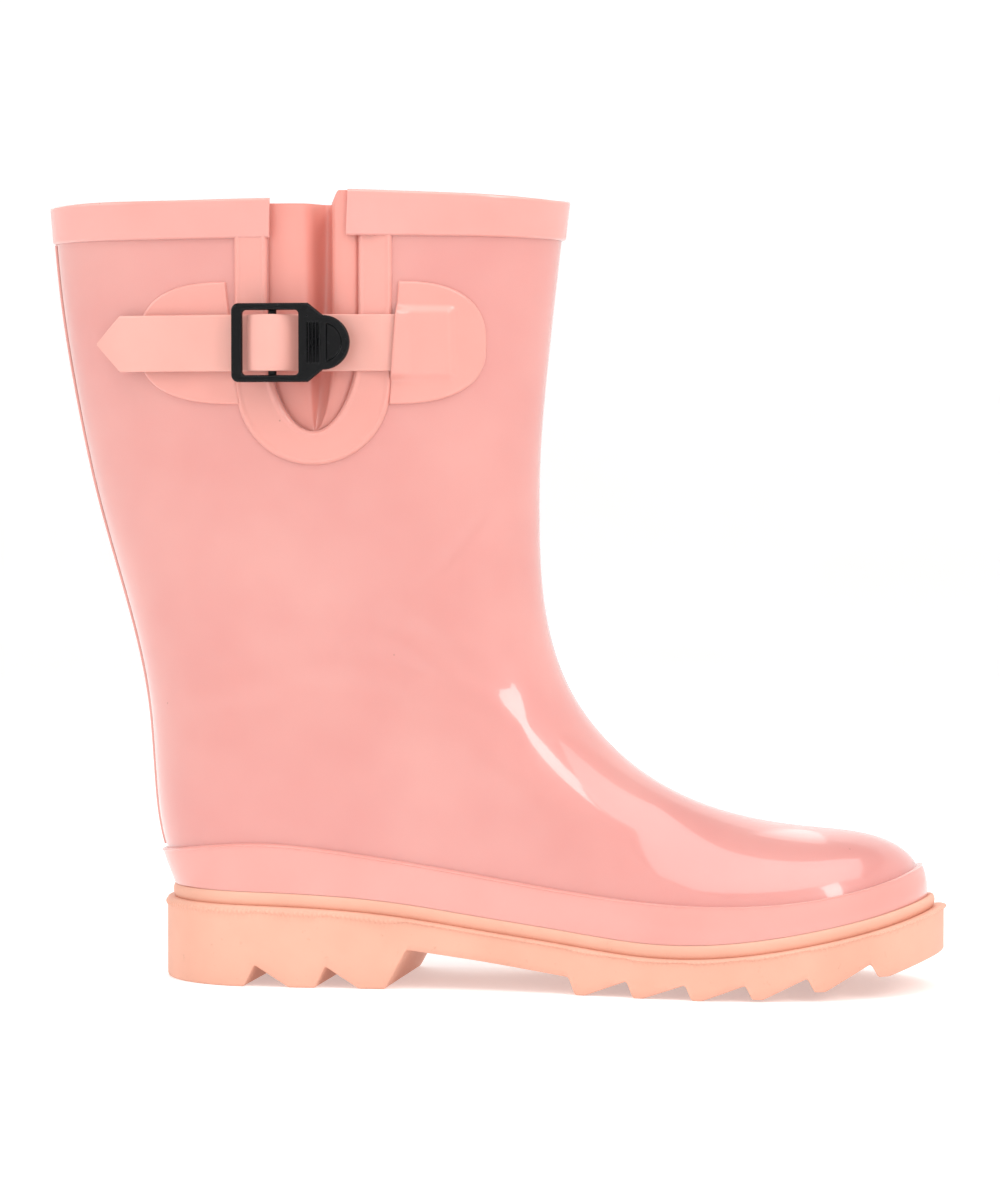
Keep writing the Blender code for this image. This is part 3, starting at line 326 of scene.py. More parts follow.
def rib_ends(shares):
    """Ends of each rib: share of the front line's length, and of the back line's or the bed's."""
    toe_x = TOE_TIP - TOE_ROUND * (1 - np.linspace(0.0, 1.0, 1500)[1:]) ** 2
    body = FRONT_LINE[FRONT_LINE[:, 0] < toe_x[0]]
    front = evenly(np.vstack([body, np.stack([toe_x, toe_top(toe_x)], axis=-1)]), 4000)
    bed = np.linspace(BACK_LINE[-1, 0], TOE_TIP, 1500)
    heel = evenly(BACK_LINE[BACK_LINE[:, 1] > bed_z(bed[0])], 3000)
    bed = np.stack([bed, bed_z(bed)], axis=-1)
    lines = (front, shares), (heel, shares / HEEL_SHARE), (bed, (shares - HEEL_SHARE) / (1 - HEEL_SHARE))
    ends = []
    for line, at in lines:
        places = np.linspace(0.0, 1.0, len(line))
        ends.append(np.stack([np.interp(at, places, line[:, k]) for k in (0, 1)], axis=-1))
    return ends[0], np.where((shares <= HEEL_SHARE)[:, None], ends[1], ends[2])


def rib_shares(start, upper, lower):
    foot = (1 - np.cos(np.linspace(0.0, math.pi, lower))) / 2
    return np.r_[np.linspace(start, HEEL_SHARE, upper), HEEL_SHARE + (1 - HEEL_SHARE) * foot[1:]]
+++
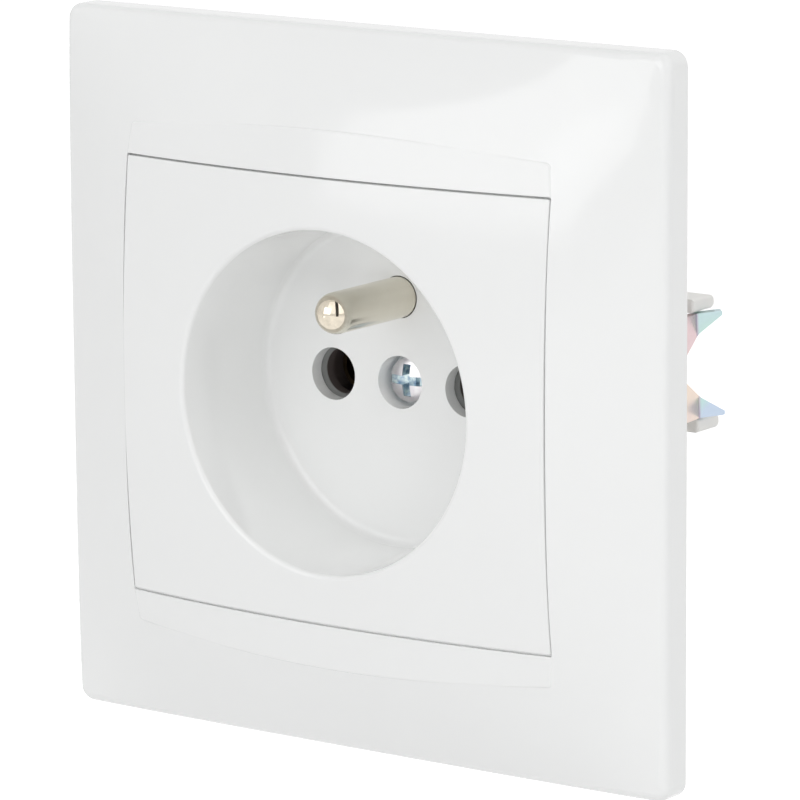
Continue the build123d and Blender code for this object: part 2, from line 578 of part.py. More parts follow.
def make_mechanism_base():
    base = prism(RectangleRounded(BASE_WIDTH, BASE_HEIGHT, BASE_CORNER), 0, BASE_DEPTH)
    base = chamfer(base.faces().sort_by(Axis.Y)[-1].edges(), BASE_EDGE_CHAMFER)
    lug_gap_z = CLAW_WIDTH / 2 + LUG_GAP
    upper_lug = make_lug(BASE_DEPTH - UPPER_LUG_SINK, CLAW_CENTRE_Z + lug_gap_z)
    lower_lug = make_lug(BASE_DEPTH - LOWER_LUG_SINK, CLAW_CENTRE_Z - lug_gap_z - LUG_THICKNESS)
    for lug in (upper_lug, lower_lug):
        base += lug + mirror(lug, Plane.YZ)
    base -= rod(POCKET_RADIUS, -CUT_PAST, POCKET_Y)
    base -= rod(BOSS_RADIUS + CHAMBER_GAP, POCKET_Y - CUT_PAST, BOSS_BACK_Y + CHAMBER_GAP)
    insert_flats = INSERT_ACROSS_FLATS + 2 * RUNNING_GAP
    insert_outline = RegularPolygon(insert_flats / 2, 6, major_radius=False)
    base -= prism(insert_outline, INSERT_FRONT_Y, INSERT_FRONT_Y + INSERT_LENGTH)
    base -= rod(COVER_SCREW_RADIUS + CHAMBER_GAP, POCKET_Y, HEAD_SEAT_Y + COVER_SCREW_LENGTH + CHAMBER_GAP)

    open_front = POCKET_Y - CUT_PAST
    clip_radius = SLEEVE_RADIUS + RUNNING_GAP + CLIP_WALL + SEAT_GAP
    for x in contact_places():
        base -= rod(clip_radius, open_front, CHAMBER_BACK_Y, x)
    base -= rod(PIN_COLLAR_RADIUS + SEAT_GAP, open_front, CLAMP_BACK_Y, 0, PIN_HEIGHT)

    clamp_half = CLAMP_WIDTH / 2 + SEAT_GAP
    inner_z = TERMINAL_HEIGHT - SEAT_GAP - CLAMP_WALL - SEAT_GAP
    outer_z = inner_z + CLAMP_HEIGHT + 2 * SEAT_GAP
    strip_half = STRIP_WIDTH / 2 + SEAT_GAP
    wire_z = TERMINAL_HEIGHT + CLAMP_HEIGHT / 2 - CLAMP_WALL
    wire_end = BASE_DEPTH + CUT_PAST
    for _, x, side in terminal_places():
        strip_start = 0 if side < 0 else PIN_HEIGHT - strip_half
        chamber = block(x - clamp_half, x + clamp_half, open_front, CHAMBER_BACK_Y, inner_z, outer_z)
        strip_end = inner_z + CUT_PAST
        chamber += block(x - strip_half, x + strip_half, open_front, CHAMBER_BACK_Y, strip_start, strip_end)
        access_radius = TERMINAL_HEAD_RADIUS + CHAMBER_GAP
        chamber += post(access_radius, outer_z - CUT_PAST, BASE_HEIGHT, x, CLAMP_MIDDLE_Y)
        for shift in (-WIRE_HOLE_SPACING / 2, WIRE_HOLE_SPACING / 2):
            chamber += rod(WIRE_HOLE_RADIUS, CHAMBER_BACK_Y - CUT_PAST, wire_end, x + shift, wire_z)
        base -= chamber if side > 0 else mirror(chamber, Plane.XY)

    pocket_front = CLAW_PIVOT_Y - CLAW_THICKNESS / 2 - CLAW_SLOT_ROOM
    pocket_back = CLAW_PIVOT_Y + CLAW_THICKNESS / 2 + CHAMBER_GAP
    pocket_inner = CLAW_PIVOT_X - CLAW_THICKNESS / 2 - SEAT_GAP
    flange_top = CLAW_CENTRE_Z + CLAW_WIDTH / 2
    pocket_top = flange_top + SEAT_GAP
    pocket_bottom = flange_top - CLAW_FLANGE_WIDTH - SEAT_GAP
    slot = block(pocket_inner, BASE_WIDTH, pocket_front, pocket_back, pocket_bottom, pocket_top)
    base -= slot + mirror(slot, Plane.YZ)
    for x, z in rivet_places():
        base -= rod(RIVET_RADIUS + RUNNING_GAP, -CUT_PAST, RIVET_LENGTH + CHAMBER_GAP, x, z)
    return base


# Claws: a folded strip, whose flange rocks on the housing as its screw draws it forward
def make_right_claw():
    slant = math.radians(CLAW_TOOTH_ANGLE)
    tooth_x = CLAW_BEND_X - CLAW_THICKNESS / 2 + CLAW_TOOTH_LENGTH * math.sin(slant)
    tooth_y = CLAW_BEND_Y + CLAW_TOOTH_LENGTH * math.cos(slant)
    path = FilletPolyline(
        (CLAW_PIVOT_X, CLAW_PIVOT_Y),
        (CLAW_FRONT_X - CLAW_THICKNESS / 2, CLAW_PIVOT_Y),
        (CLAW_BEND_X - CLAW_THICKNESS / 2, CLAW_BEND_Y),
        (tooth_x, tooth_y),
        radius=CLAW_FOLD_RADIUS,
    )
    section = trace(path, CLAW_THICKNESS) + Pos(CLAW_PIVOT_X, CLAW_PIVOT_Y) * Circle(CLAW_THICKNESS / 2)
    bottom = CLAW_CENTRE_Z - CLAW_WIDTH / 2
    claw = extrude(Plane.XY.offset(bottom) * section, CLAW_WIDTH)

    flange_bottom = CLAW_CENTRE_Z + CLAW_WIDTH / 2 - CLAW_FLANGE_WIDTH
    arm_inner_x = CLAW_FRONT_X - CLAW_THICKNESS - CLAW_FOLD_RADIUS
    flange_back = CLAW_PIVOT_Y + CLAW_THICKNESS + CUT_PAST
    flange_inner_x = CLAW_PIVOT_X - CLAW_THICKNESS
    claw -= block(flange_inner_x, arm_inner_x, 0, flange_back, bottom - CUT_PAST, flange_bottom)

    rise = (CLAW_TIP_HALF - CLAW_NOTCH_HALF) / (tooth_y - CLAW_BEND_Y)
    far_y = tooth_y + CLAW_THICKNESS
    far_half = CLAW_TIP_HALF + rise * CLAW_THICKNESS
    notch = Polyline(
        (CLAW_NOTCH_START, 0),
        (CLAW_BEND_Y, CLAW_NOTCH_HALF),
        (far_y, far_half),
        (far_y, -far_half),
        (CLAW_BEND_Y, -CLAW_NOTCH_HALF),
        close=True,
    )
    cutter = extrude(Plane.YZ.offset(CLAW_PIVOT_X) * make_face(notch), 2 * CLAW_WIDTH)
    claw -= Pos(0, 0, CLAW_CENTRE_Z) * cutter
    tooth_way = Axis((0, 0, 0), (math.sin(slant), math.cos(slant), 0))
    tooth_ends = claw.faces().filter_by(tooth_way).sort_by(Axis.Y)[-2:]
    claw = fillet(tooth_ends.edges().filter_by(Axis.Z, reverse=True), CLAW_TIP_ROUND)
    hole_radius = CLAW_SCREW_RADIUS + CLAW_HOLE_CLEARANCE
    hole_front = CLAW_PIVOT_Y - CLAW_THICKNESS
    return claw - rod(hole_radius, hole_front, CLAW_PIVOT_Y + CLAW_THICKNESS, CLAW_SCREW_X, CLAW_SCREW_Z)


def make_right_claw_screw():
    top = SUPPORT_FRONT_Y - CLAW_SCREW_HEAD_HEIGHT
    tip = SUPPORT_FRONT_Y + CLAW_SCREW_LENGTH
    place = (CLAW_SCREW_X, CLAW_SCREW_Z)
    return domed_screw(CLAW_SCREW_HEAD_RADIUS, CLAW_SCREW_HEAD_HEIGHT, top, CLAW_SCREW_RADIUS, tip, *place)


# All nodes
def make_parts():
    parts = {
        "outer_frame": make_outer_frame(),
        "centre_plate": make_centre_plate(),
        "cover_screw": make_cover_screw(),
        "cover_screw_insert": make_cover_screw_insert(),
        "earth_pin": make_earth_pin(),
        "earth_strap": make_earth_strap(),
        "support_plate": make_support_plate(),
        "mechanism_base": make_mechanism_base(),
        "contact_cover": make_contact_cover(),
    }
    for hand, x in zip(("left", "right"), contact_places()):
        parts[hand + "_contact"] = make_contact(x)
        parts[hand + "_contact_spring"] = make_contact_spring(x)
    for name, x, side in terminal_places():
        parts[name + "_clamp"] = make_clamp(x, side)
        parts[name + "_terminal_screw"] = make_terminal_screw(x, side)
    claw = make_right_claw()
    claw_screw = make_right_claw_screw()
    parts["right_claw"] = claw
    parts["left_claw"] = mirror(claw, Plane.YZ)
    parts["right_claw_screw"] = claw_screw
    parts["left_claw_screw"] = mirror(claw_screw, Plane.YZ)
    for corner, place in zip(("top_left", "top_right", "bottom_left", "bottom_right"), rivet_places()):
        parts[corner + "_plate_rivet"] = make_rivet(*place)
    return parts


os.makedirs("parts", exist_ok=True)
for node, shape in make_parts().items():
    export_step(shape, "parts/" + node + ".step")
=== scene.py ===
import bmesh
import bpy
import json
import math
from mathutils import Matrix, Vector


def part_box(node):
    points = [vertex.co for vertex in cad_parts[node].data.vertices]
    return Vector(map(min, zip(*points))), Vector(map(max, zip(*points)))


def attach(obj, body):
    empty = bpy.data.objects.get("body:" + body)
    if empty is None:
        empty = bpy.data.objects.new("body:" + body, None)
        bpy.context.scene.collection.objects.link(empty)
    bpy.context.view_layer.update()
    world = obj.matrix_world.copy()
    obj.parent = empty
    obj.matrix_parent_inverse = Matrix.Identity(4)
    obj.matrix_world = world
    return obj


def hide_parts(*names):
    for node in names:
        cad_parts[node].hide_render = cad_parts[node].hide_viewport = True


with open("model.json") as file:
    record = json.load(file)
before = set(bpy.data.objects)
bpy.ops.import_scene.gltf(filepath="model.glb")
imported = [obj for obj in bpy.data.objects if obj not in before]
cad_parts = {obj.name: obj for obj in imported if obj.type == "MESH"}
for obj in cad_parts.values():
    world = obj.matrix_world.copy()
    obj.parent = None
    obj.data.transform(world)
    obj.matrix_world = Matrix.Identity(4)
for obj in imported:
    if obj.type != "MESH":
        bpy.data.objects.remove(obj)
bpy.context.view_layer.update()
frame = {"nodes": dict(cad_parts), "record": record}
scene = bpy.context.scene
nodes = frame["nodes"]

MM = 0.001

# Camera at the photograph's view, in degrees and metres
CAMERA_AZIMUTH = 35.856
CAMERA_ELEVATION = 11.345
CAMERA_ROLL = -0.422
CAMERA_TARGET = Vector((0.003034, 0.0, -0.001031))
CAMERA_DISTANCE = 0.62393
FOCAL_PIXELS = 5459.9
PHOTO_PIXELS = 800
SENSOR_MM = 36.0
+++
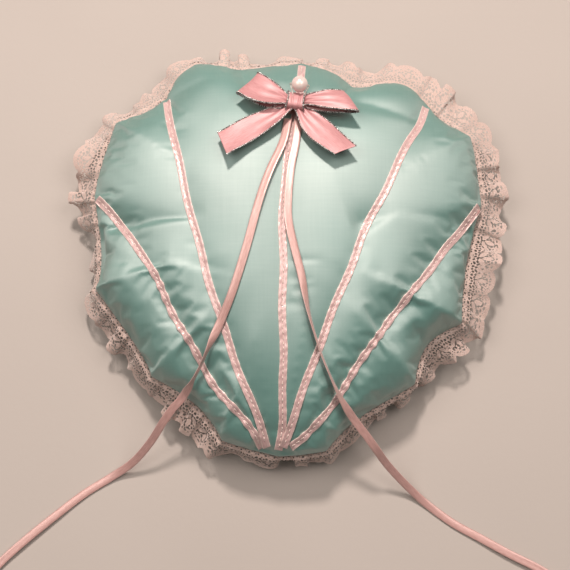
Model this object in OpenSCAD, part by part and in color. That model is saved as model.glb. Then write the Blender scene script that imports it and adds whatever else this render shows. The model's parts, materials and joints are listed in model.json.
+++
* _Instructions to follow_:
Output only the lines from the one containing "for corner, place" through the one containing "obj.parent = None", inclusive, exactly as written.

* _Answer for this exercise_:
    for corner, place in zip(("top_left", "top_right", "bottom_left", "bottom_right"), rivet_places()):
        parts[corner + "_plate_rivet"] = make_rivet(*place)
    return parts


os.makedirs("parts", exist_ok=True)
for node, shape in make_parts().items():
    export_step(shape, "parts/" + node + ".step")
=== scene.py ===
import bmesh
import bpy
import json
import math
from mathutils import Matrix, Vector


def part_box(node):
    points = [vertex.co for vertex in cad_parts[node].data.vertices]
    return Vector(map(min, zip(*points))), Vector(map(max, zip(*points)))


def attach(obj, body):
    empty = bpy.data.objects.get("body:" + body)
    if empty is None:
        empty = bpy.data.objects.new("body:" + body, None)
        bpy.context.scene.collection.objects.link(empty)
    bpy.context.view_layer.update()
    world = obj.matrix_world.copy()
    obj.parent = empty
    obj.matrix_parent_inverse = Matrix.Identity(4)
    obj.matrix_world = world
    return obj


def hide_parts(*names):
    for node in names:
        cad_parts[node].hide_render = cad_parts[node].hide_viewport = True


with open("model.json") as file:
    record = json.load(file)
before = set(bpy.data.objects)
bpy.ops.import_scene.gltf(filepath="model.glb")
imported = [obj for obj in bpy.data.objects if obj not in before]
cad_parts = {obj.name: obj for obj in imported if obj.type == "MESH"}
for obj in cad_parts.values():
    world = obj.matrix_world.copy()
    obj.parent = None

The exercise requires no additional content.